Patrick Mauran est persuadé que la création de deux plans d’eau serait bénéfique à la biodiversité, en plus de constituer des réserves pour lutter contre les incendies, autre méfait climatique récurrent et traumatisant dans le département. Dans les Aspres, les 12 et 13 septembre dernier, à trois battements d’aile de pie-grièche, plus de 400ha de garrigues sont partis en fumée au pied du village de Castelnou. Combien de lézards et de pies carbonisées ? La cave coop n’a pas commandité d’étude.

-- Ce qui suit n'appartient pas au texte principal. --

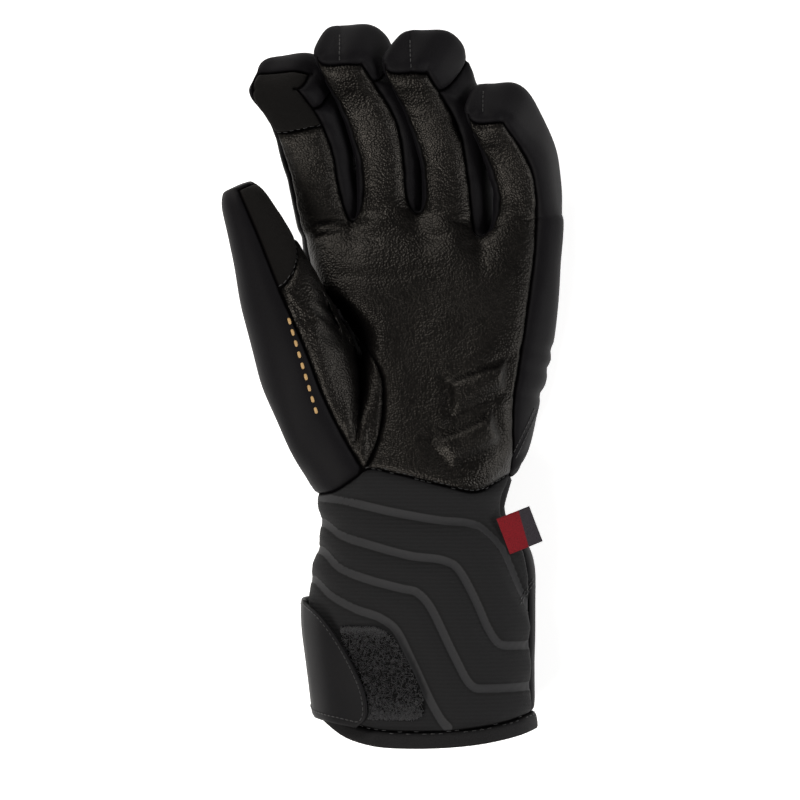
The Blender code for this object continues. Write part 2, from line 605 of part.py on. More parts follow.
def cuff_grid():
    """Grid of points [row, column] round the cuff: left side, front, right side, back."""
    n = FRONT_PER_FINGER * 4
    side = np.linspace(0, 1, SIDE_COLUMNS + 1)
    low_share = np.interp(np.linspace(0, 4, n + 1), range(5), (0.0, *WRIST_KNOTS, 1.0))
    across = FRONT_START + (1 - FRONT_START) * low_share
    left_across = across_of_left(side)[::-1]
    rows_front, rows_left = cuff_rows(across), cuff_rows(left_across)
    hem_front = smooth_line(*zip(*HEM_LINE), across)
    hem_left = smooth_line(*zip(*HEM_LINE), left_across)
    even = BACK_WRIST + (BACK_HEM - HEM_HEIGHT / CUFF_LENGTH - BACK_WRIST) * np.arange(11) / 10
    rows_left = left_down(side, rows_left, even[:, None])
    hem_left = left_down(side, hem_left, BACK_HEM)
    toward_back = ease(side)
    rows_right = rows_front[:, -1:] * (1 - toward_back) + even[:, None] * toward_back
    hem_right = hem_front[-1] * (1 - toward_back) + BACK_HEM * toward_back
    grid = []
    for row in range(13):
        if row < 11:
            downs = rows_left[row], rows_front[row], rows_right[row], even[row] + 0 * across
        else:
            step = (row - 10) / 2
            mix = lambda top, low: top * (1 - step) + low * step
            downs = (mix(rows_left[10], hem_left), mix(rows_front[10], hem_front),
                     mix(rows_right[10], hem_right), mix(even[10], BACK_HEM) + 0 * across)  # fmt: skip
        ys = [CUFF_LENGTH * (1 - down) for down in downs]
        front = cuff_front_point(across, ys[1])
        back = ring_point(-ring_angle(cuff_back_x(ys[3], np.linspace(4, 0, n + 1)), ys[3]), ys[3])
        parts = []
        for which, shares, y in (("left", side, ys[0]), ("right", side, ys[2])):
            if which == "left":
                first = ring_angle(front[0, 0], front[0, 1])
                last = 2 * np.pi - ring_angle(back[-1, 0], back[-1, 1])
                angle = last + (first - last) * shares
            else:
                first = ring_angle(front[-1, 0], front[-1, 1])
                last = -ring_angle(back[0, 0], back[0, 1])
                angle = first + (last - first) * shares
            parts.append(ring_point(angle, y))
        left, right = parts
        ring = [left, front, right, back]
        if row < 11:
            push_in(left, band_recess(row, left_across) * ease(3 * side), left[:, 1])
            push_in(front, band_recess(row, across), front[:, 1])
            gather = GATHER_DEPTH * np.exp(-(((row - 1.6) / 1.5) ** 2)) * (1 if 0 < row < 10 else 0)
            wave = 0.5 - 0.5 * np.cos(2 * np.pi * np.arange(len(right)) / 2)
            push_in(right, gather * wave * (side > 0) * (side < 1), right[:, 1])
            wave = 0.5 - 0.5 * np.cos(2 * np.pi * np.arange(n + 1) / 2)
            inner = (np.arange(n + 1) > 0) * (np.arange(n + 1) < n)
            push_in(back, gather * wave * inner, back[:, 1])
        grid.append(ring)
    return grid


def push_in(points, depth, y):
    """Moves points of a ring toward its middle; what rests on the table stays on it."""
    left, right, back, front = section(y)
    centre = np.stack([(left + right) / 2, y, (front + back) / 2], -1)
    toward = centre - points
    toward /= np.linalg.norm(toward, axis=-1, keepdims=True)
    moved = points + toward * np.asarray(depth)[..., None]
    resting = points[..., 2] <= 1e-9
    moved[..., 2] = np.where(resting, 0.0, moved[..., 2])
    points[...] = moved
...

Une chose est sûre : les coopérateurs et leurs responsables successifs n’ont pas attendu l’accumulation de nuages pour tenter de conserver la maitrise de leur destin. Dès 1975, la cave créait la marque Terrassous, bien avant que cette problématique de marque soit identifiée comme un maillon faible de la filière vitivinicole française. Ce qui n’a pas empêché la cave coopérative de batailler pendant 20 ans pour faire aboutir un projet de reconnaissance AOC pour les Côtes du Roussillon « Les Aspres ».
Multiplication des points de vente dans le département (la cave s’est faite caviste avec une franchise Vilavigne), développement d’une offre oenotouristique (qui fêtera bientôt ses dix ans), nouveaux cépages, nouveaux assemblages, cuvées premium, forcing sur le bag-in-box, vins doux naturels millésimés (clés d’entrée sur le grand export), gamme bio (une partie des adhérents est en Ferme Dephy), sans oublier le projet d’irrigation : à part le vin sans alcool (!), la cave fait tout pour déjouer l’aridification, la désertion et la déconsommation, un cocktail maléfique susceptible d’effacer la vigne, et au-delà, l’identité de tout un territoire.
Le 13 novembre prochain se clôturera le dispositif de réduction du potentiel viticole, négocié par la France auprès de la Commission européenne, allouant au mieux 4000€/ha à l’arrachage définitif, dans la limite de 120 millions d’euros. A Terrats, au cœur d’un département où la friche est en passe de devenir la culture n°1 de la SAU (hors prairies), on espère ne pas trop trinquer.